— WHAT TO DO —
How many lines in the listing below include the word "model"? Reply with the count alone.

— DATA LISTING —

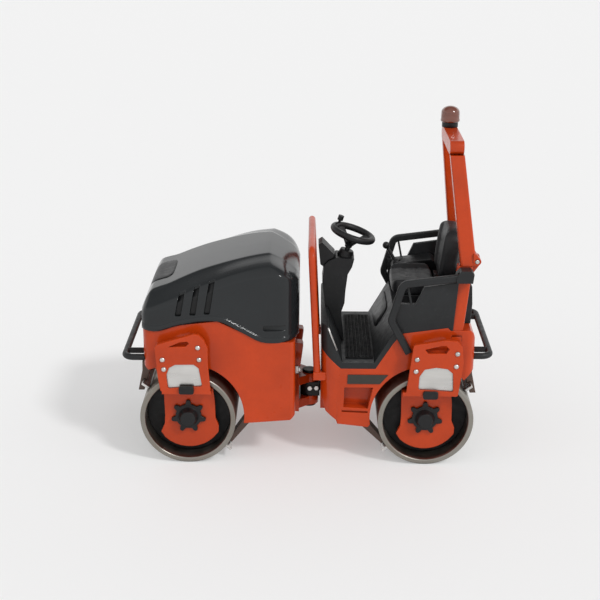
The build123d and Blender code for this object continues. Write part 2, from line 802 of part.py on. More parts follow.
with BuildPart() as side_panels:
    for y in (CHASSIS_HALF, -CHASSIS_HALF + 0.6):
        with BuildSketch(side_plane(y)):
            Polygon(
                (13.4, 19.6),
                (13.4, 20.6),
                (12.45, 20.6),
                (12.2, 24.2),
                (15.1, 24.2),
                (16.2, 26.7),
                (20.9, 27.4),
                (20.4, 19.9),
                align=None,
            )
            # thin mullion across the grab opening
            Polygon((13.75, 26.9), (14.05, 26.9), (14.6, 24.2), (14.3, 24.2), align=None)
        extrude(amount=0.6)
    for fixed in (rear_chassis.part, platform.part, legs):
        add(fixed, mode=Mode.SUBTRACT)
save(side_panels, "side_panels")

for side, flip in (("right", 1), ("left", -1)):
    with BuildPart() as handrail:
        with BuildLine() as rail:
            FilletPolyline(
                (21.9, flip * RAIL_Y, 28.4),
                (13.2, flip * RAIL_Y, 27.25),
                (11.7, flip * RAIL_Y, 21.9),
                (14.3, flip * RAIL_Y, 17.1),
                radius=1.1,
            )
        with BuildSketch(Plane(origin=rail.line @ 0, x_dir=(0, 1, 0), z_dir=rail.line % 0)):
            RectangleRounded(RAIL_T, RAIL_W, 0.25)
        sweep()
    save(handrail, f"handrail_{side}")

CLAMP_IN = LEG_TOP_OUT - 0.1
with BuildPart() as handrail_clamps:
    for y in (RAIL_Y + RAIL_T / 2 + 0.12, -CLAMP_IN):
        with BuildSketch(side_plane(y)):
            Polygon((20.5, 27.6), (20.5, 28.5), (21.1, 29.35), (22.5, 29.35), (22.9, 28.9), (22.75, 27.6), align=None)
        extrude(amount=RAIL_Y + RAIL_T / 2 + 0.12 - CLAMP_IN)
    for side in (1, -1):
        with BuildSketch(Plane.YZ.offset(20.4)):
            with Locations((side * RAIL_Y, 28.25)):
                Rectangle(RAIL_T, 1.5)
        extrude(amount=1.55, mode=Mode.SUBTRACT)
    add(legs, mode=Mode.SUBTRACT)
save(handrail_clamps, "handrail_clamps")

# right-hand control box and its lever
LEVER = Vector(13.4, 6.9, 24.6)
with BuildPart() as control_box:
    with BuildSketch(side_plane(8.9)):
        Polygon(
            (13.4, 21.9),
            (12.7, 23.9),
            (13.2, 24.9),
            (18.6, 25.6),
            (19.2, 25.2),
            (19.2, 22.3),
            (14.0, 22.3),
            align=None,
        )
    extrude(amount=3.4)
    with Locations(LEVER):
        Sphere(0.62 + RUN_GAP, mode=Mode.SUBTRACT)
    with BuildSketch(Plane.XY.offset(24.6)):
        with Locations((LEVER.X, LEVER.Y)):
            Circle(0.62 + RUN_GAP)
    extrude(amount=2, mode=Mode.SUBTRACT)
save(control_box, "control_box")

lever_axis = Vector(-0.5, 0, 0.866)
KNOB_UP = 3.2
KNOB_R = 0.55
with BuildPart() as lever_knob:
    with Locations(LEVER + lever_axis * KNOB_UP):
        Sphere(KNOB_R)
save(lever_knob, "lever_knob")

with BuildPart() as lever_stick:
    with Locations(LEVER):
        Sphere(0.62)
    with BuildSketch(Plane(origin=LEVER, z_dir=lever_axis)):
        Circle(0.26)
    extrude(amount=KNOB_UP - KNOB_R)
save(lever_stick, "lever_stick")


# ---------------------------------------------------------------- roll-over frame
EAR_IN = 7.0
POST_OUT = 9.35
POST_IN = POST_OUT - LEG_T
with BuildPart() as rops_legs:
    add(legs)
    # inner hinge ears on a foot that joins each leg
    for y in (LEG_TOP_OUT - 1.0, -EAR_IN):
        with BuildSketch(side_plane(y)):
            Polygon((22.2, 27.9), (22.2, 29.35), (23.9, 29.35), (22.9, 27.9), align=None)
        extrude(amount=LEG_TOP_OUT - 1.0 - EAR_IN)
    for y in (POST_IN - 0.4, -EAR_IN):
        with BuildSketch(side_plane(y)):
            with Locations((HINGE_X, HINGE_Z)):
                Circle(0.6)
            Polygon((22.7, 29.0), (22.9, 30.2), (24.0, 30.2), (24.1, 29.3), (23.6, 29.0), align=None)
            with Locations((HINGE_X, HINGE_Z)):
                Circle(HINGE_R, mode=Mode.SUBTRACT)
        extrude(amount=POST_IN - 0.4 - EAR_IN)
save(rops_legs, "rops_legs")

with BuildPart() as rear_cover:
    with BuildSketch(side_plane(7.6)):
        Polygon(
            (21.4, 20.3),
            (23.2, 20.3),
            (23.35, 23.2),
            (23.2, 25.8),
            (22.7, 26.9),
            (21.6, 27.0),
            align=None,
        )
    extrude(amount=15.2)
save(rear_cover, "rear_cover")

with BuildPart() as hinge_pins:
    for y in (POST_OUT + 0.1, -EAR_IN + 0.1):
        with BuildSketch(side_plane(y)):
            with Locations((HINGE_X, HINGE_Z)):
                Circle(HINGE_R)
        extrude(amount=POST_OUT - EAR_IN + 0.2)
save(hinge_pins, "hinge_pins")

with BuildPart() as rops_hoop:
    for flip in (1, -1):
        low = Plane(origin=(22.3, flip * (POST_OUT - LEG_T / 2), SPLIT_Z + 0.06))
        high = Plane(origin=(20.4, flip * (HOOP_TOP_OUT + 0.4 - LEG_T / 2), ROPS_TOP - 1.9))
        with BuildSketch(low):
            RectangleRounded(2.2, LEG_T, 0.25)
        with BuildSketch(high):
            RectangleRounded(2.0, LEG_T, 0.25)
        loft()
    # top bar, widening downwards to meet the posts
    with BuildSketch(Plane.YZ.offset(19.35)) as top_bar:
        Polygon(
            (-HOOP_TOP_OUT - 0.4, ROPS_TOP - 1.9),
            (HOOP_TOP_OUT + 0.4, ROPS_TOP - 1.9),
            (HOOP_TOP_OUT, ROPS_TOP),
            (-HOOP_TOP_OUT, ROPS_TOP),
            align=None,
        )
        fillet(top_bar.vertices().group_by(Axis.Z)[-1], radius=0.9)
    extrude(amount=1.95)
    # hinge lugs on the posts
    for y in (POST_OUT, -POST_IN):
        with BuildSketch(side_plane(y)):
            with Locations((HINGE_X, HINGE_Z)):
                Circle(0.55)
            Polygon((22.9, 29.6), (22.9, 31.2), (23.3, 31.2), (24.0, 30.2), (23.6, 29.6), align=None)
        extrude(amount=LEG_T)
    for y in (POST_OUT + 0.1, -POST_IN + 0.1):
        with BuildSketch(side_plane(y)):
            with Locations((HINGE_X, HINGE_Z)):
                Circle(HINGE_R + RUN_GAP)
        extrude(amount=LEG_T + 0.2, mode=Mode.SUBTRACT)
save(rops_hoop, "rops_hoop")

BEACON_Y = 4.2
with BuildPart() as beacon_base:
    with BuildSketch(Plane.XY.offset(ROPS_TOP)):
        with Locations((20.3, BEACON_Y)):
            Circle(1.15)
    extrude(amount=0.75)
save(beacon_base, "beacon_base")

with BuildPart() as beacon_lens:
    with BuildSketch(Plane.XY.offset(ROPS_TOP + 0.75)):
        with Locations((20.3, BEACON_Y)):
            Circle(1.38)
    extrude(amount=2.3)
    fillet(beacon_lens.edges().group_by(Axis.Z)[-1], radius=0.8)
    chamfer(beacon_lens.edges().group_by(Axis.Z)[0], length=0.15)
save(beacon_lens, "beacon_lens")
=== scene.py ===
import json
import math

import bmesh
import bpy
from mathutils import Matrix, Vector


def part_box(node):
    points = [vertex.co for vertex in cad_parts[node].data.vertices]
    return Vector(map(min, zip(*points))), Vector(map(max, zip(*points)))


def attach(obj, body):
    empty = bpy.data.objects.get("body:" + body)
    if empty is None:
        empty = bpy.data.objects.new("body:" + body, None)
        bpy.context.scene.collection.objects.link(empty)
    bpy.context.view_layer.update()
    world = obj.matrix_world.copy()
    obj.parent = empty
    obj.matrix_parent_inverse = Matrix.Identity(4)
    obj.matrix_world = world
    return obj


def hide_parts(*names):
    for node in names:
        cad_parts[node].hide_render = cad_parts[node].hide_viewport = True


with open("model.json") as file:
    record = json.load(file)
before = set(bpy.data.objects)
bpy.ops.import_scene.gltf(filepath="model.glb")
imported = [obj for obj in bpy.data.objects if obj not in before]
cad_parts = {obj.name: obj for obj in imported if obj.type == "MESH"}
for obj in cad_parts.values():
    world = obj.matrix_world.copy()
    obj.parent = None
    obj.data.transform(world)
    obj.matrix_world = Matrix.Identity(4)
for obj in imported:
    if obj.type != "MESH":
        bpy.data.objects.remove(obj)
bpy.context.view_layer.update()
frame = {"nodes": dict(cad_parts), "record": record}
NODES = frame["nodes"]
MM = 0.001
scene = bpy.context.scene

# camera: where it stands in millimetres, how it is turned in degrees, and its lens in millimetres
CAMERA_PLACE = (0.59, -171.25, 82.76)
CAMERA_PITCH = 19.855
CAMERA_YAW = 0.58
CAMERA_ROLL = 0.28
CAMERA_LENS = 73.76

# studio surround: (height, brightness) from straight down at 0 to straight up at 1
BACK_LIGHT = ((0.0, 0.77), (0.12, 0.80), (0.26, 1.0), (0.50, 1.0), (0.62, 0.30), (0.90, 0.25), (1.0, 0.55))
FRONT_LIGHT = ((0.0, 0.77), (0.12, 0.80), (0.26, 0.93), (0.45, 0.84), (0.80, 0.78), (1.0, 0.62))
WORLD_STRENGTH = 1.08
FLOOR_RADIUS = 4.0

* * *

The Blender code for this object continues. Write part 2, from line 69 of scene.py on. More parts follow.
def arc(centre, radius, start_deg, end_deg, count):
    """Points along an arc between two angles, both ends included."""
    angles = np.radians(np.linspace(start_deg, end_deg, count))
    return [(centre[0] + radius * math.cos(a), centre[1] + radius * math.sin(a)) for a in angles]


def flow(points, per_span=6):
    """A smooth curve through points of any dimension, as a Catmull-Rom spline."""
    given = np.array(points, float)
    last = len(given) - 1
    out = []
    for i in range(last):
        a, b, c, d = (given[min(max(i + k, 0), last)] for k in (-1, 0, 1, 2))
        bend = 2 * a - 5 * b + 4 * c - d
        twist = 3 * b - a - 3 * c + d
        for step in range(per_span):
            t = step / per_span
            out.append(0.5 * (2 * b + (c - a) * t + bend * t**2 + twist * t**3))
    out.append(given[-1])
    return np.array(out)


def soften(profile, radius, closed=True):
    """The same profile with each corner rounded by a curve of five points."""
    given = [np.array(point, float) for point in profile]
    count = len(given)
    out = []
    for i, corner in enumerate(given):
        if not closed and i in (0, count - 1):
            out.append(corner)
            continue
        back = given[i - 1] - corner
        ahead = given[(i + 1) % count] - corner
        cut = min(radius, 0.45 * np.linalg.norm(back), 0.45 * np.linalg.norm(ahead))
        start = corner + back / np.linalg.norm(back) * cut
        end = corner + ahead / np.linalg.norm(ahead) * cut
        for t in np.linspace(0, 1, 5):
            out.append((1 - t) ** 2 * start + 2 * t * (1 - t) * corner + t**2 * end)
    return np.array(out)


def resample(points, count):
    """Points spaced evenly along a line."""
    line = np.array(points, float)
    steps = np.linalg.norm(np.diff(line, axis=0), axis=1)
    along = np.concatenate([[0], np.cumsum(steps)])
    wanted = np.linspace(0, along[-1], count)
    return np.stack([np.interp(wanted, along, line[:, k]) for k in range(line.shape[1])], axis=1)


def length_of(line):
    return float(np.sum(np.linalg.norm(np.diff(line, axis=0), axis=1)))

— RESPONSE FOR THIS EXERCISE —
2